Our paper "Shallow water wave turbulence" is now published in the Journal of Fluid Mechanics.
![Figure Shallow water wave turbulence article](https://fluiddyn.netlify.app/images/fig_JFM2019_sw-wave-turb.png)
Abstract
The dynamics of irrotational shallow water wave turbulence forced in large scales and dissipated at small scales is investigated. First, we derive the shallow water analogue of the `four-fifths law' of Kolmogorov turbulence for a third order structure function involving velocity and displacement increments.
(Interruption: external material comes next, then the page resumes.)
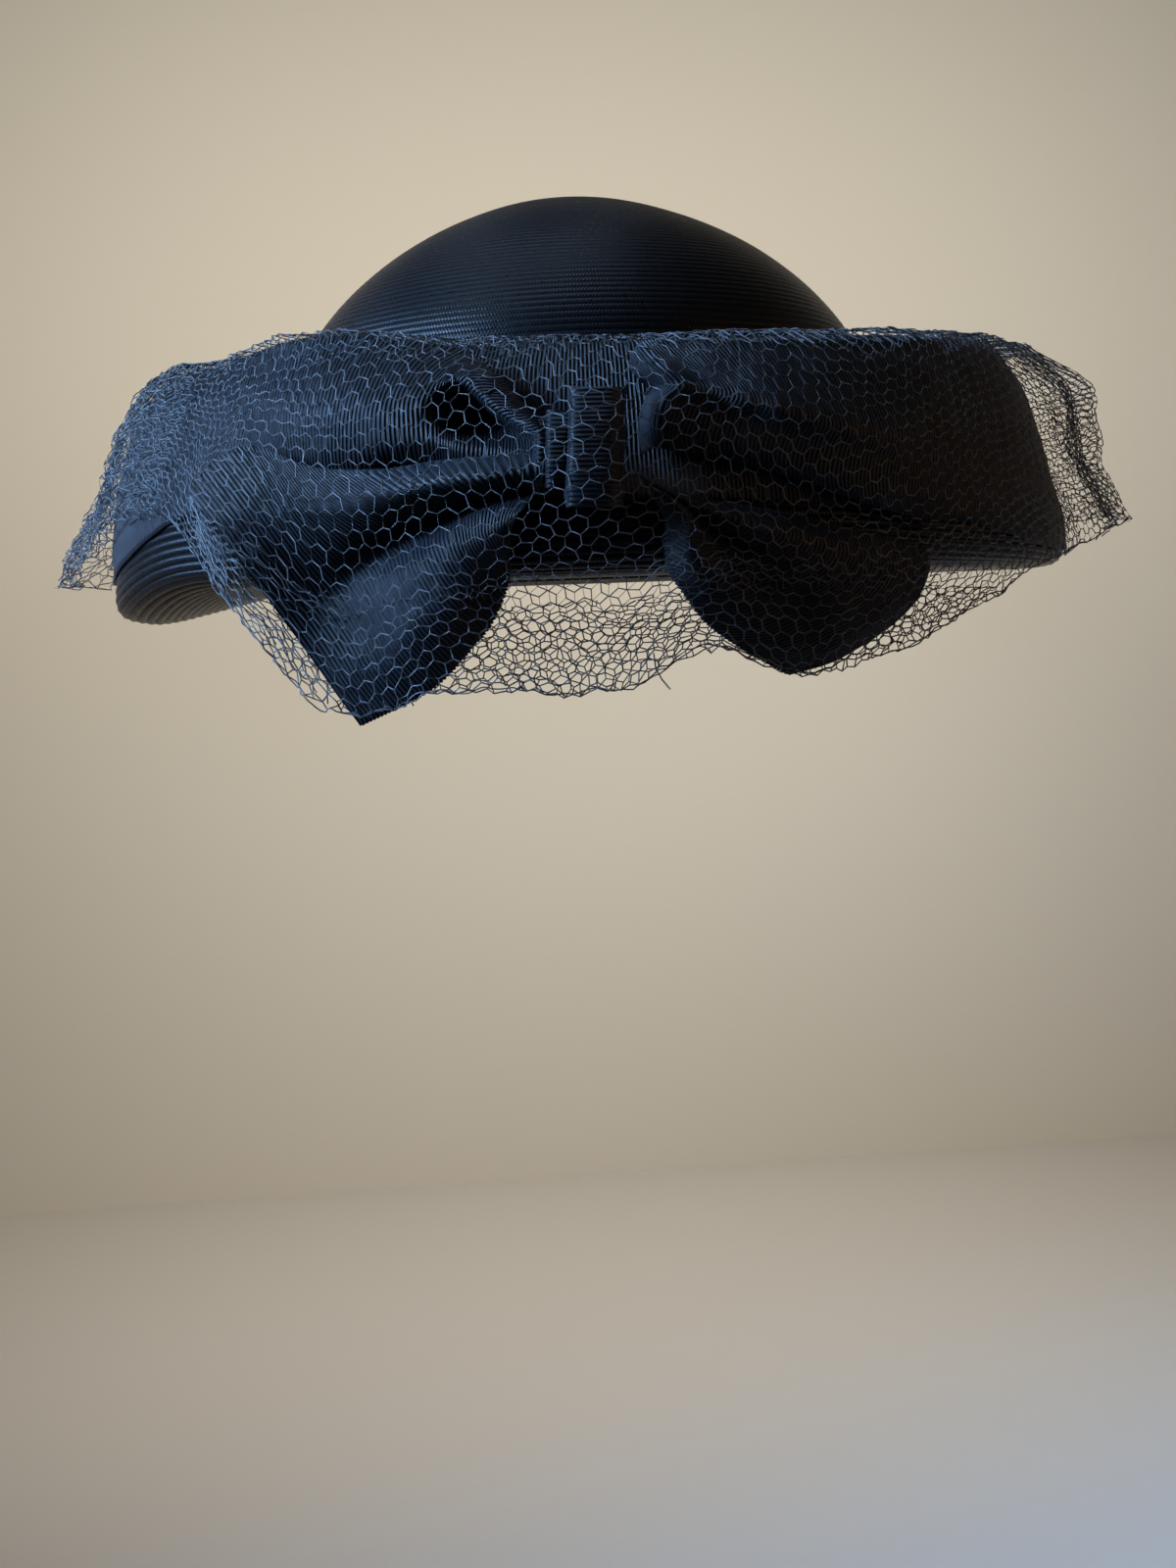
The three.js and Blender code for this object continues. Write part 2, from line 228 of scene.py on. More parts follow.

Using this relation and assuming that the flow is dominated by shocks we develop a simple model predicting that the shock amplitude scales as $(\epsilon d)^{1/3}$, where $\epsilon$ is the mean dissipation rate and $d$ the mean distance between the shocks, and that the $p$:th order displacement and velocity structure functions scale as $(\epsilon d)^{p/3} r/d$, where $r$ is the separation. Then we carry out a series of forced simulations with resolutions up to $7680^2$, varying the Froude number, $F_{f} = \epsilon^{1/3} / ck_f^{1/3}$, where $k_f$ is the forcing wave number and $c$ is the wave speed. In all simulations a stationary state is reached in which there is a constant spectral energy flux and equipartition between kinetic and potential energy in the constant flux range. The third order structure function relation is satisfied with a high degree of accuracy. Mean energy is found to scale as $E \sim \sqrt{\epsilon c/k_f}$, and is also dependent on resolution, indicating that shallow water wave turbulence does not fit into the paradigm of a Richardson-Kolmogorov cascade. In all simulations shocks develop, displayed as long thin bands of negative divergence in flow visualisations. The mean distance between the shocks is found to scale as $d \sim F_f^{1/2}/k_f$. Structure functions of second and higher order are found to scale in good agreement with the model. We conclude that in the weak limit, $F_f \rightarrow 0$, shocks will become denser and weaker and finally disappear for a finite Reynolds number. On the other hand, for a given $F_{f}$, no matter how small, shocks will prevail if the Reynolds number is sufficiently large.